Il leader del M5s sbarca a Bruxelles e scopre che la sua definizione di forza “progressista ma non di sinistra” del rinato movimento mal si adatta alla linguistica della politica europea. Poi l’ex premier lancia la sua idea di un fondo per l’automotive, proponendo di dirottare “i 500 miliardi pensati per la difesa”
Giuseppe Conte, Lost in Translation. Come nel celebre film con Bill Murray, il leader del Movimento 5 Stelle sbarca a Bruxelles e scopre che la sua definizione di forza “progressista ma non di sinistra” del rinato movimento politico mal si adatta alla linguistica della politica europea.
Infatti, a chi gli fa notare che all’Eurocamera esiste il gruppo dei Progressisti, in cui siede il Pd, e uno che si chiama proprio Sinistra, in cui siede il suo M5s, l’ex premier risponde piccato: “Quando si ragiona su formule astratte può accadere che, spostandosi da un paese all’altro, queste abbiano un significato diverso”. Poco importa, insomma, di come parlino all’estero: “Se si parla di forze progressiste in Italia, è grazie a noi,” prosegue il leader pentastellato, che rivendica la vittoria culturale del suo partito nell’aver “superato in Italia la visione ottocentesca di destra e sinistra” – messaggio che, però, probabilmente non è ancora stato comunicato ai vertici del suo gruppo politico europeo.
D’altronde, non è il primo leader italiano a fare i capricci sulle eurodefinizioni. Il gruppo progressista dei Socialisti e Democratici, infatti, aggiunse la dicitura “Democratici” al proprio nome proprio per accontentare i creativi distinguo dell’allora leader del Pd, Matteo Renzi. E chissà che Conte, oggi, non chieda di ribattezzare il gruppo di Mélenchon e Ilaria Salis chiamandolo Sinistra e Moderati. Nomi e definizioni, del resto, sono questioni di lana caprina; ciò che conta sono le posizioni. E qui Conte, durante la sua visita al Parlamento europeo, rivendica con forza l’appartenenza al mondo della sinistra europea: “La Sinistra Ue è un gruppo composito che ci dà la possibilità di perseguire il nostro no alla cancellazione del Green Deal e alla transizione ecologica, che è stata trasformata in transizione militare,” attacca Conte.
E proprio su guerra e pacifismo emergono i distinguo più marcati. Parlando a Bruxelles della visione geopolitica del suo movimento, il leader pentastellato rispolvera un cavallo di battaglia della Guerra Fredda: il mondo multipolare. “Continueremo a lavorare affinché l’Europa non si pieghi a una visione bipolare della politica estera. Bisogna recuperare uno schema multipolare, evitando invece un modello bipolare che vede la Nato contro il resto del mondo.”

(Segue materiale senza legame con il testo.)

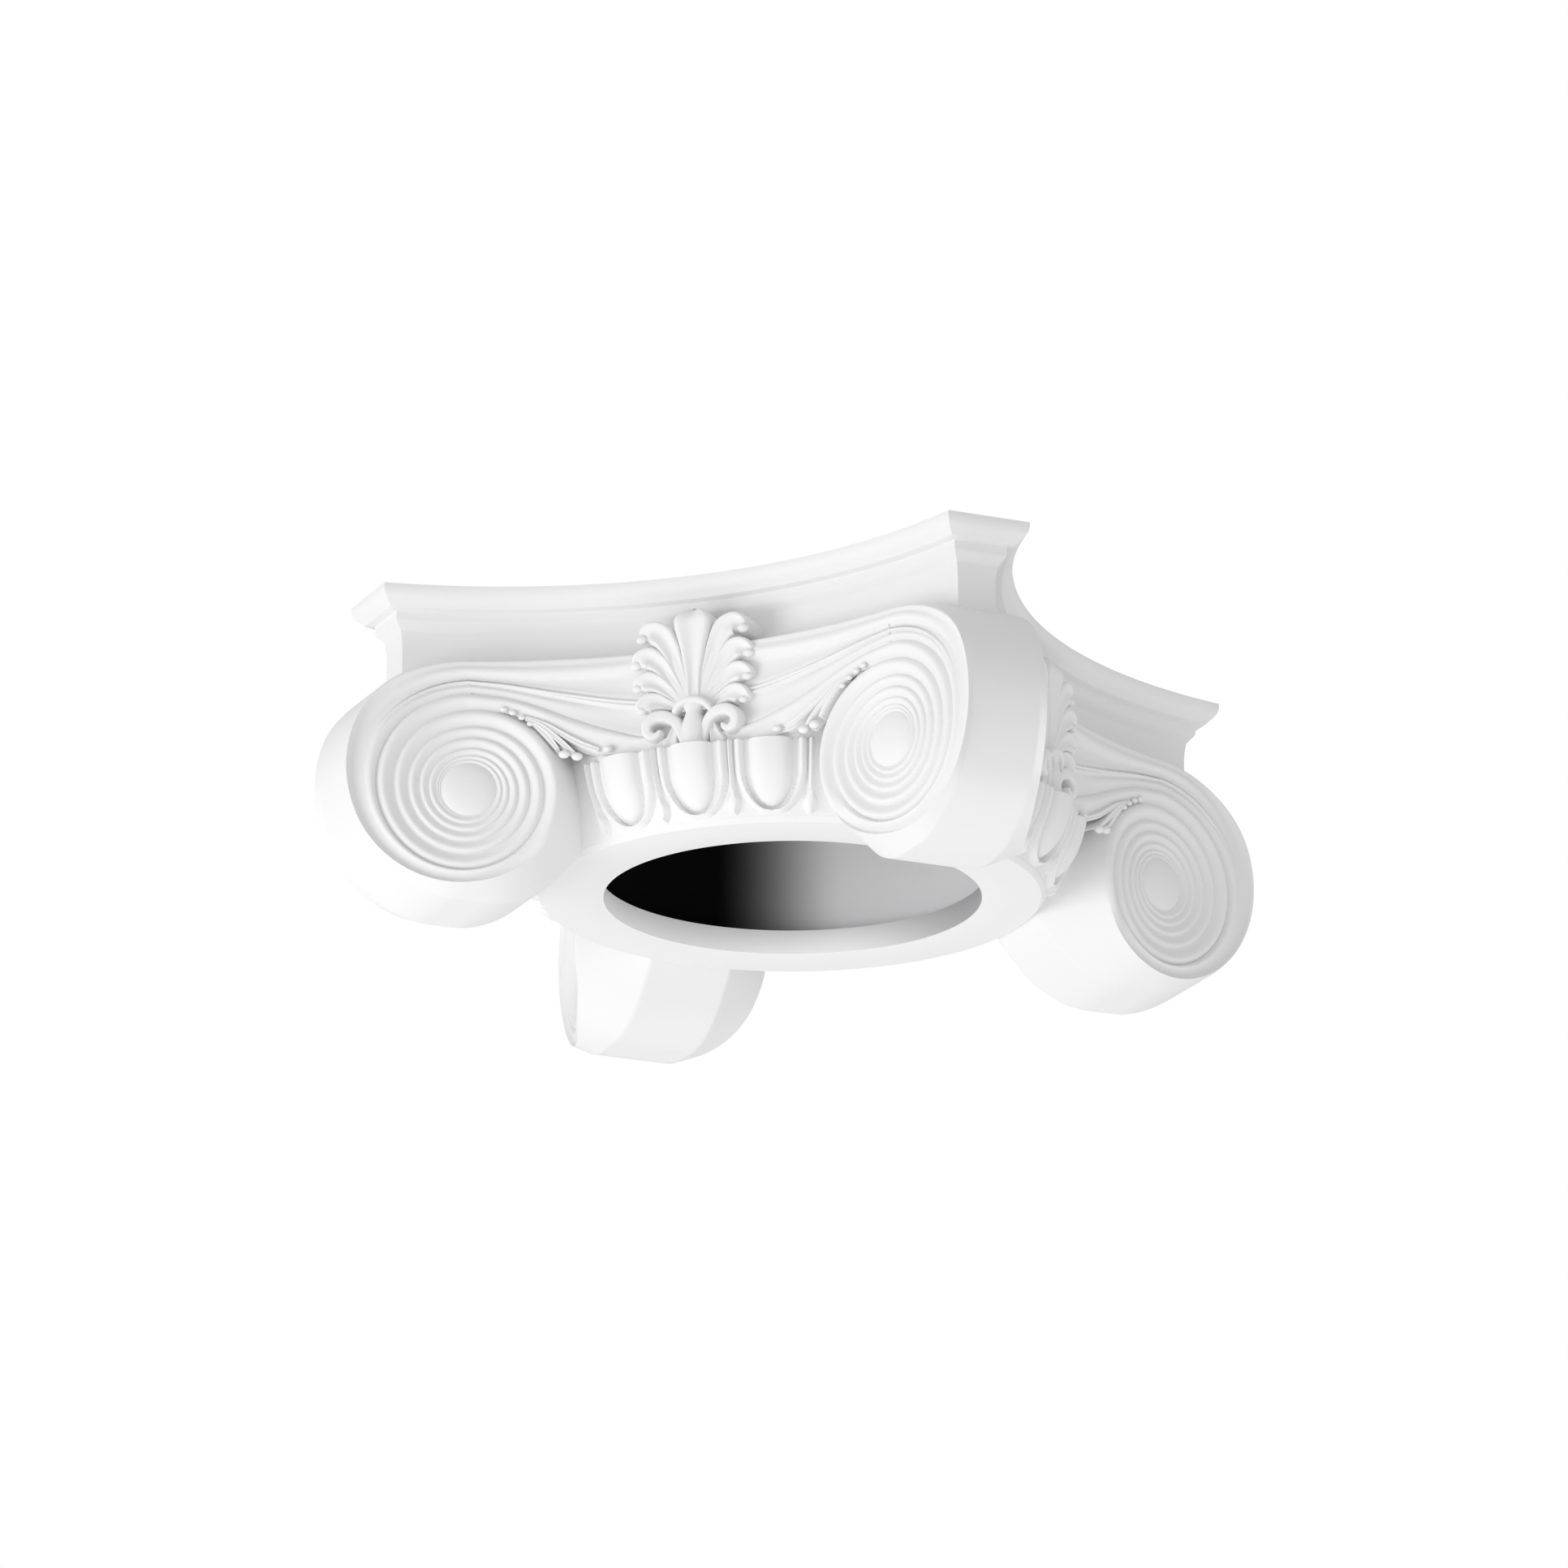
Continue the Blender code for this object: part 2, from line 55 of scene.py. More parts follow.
sideRise = 1.0 - capital["sideMiddle"]
sideRadius = (capital["chamferEnd"] ** 2 + sideRise ** 2) / (2 * sideRise)
sideCentre = capital["sideMiddle"] + sideRadius
faceRadius = sideRadius - capital["faceProud"]


# Small tools

def deselectAll():
    bpy.ops.object.select_all(action="DESELECT")


def smoothStep(t):
    t = np.clip(t, 0.0, 1.0)
    return t * t * (3 - 2 * t)


# soft curve through knots, for arrays
def curveThrough(knots, x):
    kx = np.array([k[0] for k in knots], float)
    ky = np.array([k[1] for k in knots], float)
    step = np.diff(kx)
    slope = np.diff(ky) / step
    between = (slope[1:] * step[:-1] + slope[:-1] * step[1:]) / (step[1:] + step[:-1])
    tangent = np.concatenate([[slope[0]], between, [slope[-1]]])
    x = np.clip(np.asarray(x, float), kx[0], kx[-1])
    i = np.clip(np.searchsorted(kx, x, side="right") - 1, 0, len(step) - 1)
    t = (x - kx[i]) / step[i]
    a = ky[i] * (1 + 2 * t) * (1 - t) ** 2 + ky[i + 1] * t * t * (3 - 2 * t)
    return a + step[i] * (tangent[i] * t * (1 - t) ** 2 - tangent[i + 1] * t * t * (1 - t))


# on the hollow front side
def facePoint(s, d, n):
    s, d, n = np.broadcast_arrays(np.asarray(s, float), d, n)
    turn = s / faceRadius
    r = faceRadius - n
    return np.stack([r * np.sin(turn), r * np.cos(turn) - sideCentre, -d], -1)


# round the axis, where angle 0 is the middle of the front side
def roundPoint(radius, angle, d):
    radius, angle, d = np.broadcast_arrays(np.asarray(radius, float), angle, d)
    return np.stack([radius * np.sin(angle), -radius * np.cos(angle), -d], -1)


# out along the front right diagonal and across it
def cornerPoint(out, across, d):
    out, across, d = np.broadcast_arrays(np.asarray(out, float), across, d)
    return np.stack([(out + across) / math.sqrt(2), (across - out) / math.sqrt(2), -d], -1)


# points and faces gathered for one piece
class Shape:
    def __init__(self):
        self.points, self.faces, self.count = [], [], 0

    def add(self, points, faces):
        self.points.append(np.asarray(points, float).reshape(-1, 3))
        self.faces += [tuple(int(i) + self.count for i in f) for f in faces]
        self.count += len(self.points[-1])
        return self

    # rows x columns of points, joined into quads
    def grid(self, points, closeRows=False, closeColumns=False):
        rows, columns = points.shape[:2]
        index = np.arange(rows * columns).reshape(rows, columns)
        a = index if closeRows else index[:-1]
        b = np.roll(index, -1, 0) if closeRows else index[1:]
        if not closeColumns:
            quads = np.stack([a[:, :-1], a[:, 1:], b[:, 1:], b[:, :-1]], -1)
        else:
            quads = np.stack([a, np.roll(a, -1, 1), np.roll(b, -1, 1), b], -1)
        return self.add(points, quads.reshape(-1, 4).tolist())

    def cap(self, loop):
        return self.add(loop, [tuple(range(len(loop)))])

    def mirrored(self):
        twin = Shape()
        twin.points = [p * np.array([-1.0, 1.0, 1.0]) for p in self.points]
        twin.faces = [tuple(reversed(f)) for f in self.faces]
        twin.count = self.count
        return twin

    def join(self, other):
        self.faces += [tuple(i + self.count for i in f) for f in other.faces]
        self.points += other.points
        self.count += other.count
        return self


# the mesh in frame metres, turned onto its side of the capital, merged and shaded
def makePiece(name, shape, material, sharpAngle, quarter=0):
    points = np.concatenate(shape.points) * capital["halfWidth"]
    c, s = math.cos(math.pi / 2 * quarter), math.sin(math.pi / 2 * quarter)
    x, y = points[:, 0] * c - points[:, 1] * s, points[:, 0] * s + points[:, 1] * c
    points = np.stack([x, y, points[:, 2] + topLevel], -1)
    mesh = bpy.data.meshes.new(name)
    mesh.from_pydata(points.tolist(), [], shape.faces)
    piece = bpy.data.objects.new(name, mesh)
    bpy.context.scene.collection.objects.link(piece)
    deselectAll()
    piece.select_set(True)
    bpy.context.view_layer.objects.active = piece
    bpy.ops.object.mode_set(mode="EDIT")
    bpy.ops.mesh.select_all(action="SELECT")
    bpy.ops.mesh.remove_doubles(threshold=0.00002)
    bpy.ops.mesh.dissolve_degenerate(threshold=0.000005)
    bpy.ops.mesh.normals_make_consistent(inside=False)
    bpy.ops.object.mode_set(mode="OBJECT")
    bpy.ops.object.shade_smooth_by_angle(angle=math.radians(sharpAngle))
    mesh.materials.append(material)
    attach(piece, "root")
    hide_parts("capital")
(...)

Un distinguo significativo, soprattutto perché arriva lo stesso giorno in cui la leader dei Socialisti e Democratici, la spagnola Iratxe García Pérez, annuncia a sorpresa una visita a Kyiv, facendosi immortalare accanto al presidente Zelensky, a cui promette che i socialisti europei “faranno tutto il necessario per aiutare l’Ucraina a vincere questa guerra e per costruire un futuro insieme in Europa.” Una posizione che stona con quella di Conte, giunto a Bruxelles per lanciare la sua idea di un fondo per l’automotive, proponendo di dirottare “i 500 miliardi pensati per la difesa suddividendoli in 200 miliardi per l’automotive e 300 miliardi per rendere più competitive altre filiere industriali europee”. Ma guai a definirli anti-difesa Ue: “Noi siamo favorevoli alla difesa comune europea,” rimarca Conte, “ma quando parliamo di difesa comune europea intendiamo razionalizzazione della spesa”.
Ma ciò che più sorprende del Conte europeo, però, è che, mentre si destreggia tra traduzioni ed etichette politiche nella sala stampa dell’Eurocamera, non voli alcun attacco alla dirigenza Pd. Anzi, l’ex premier schiva persino una domanda “amica” sull’eccessiva indulgenza di Elly Schlein nei confronti della dirigenza Stellantis, rispondendo: “Confidiamo sempre che ci possa essere un dialogo con il Pd sull’automotive.” E il dialogo con il Pd, a Bruxelles, c’è. Un dialogo che passa attraverso i pontieri Pasquale Tridico e Nicola Zingaretti, estendendosi ben oltre il tema dell’automotive. All’evento organizzato dal M5s per portare Conte a Bruxelles, infatti, siedono in prima fila i proprio i dem Nicola Zingaretti e Antonio Decaro, entrambi interessati, per motivi e partite diverse, a mantenere aperte le porte al dialogo con il leader pentastellato e con l’elettorato post-grillino.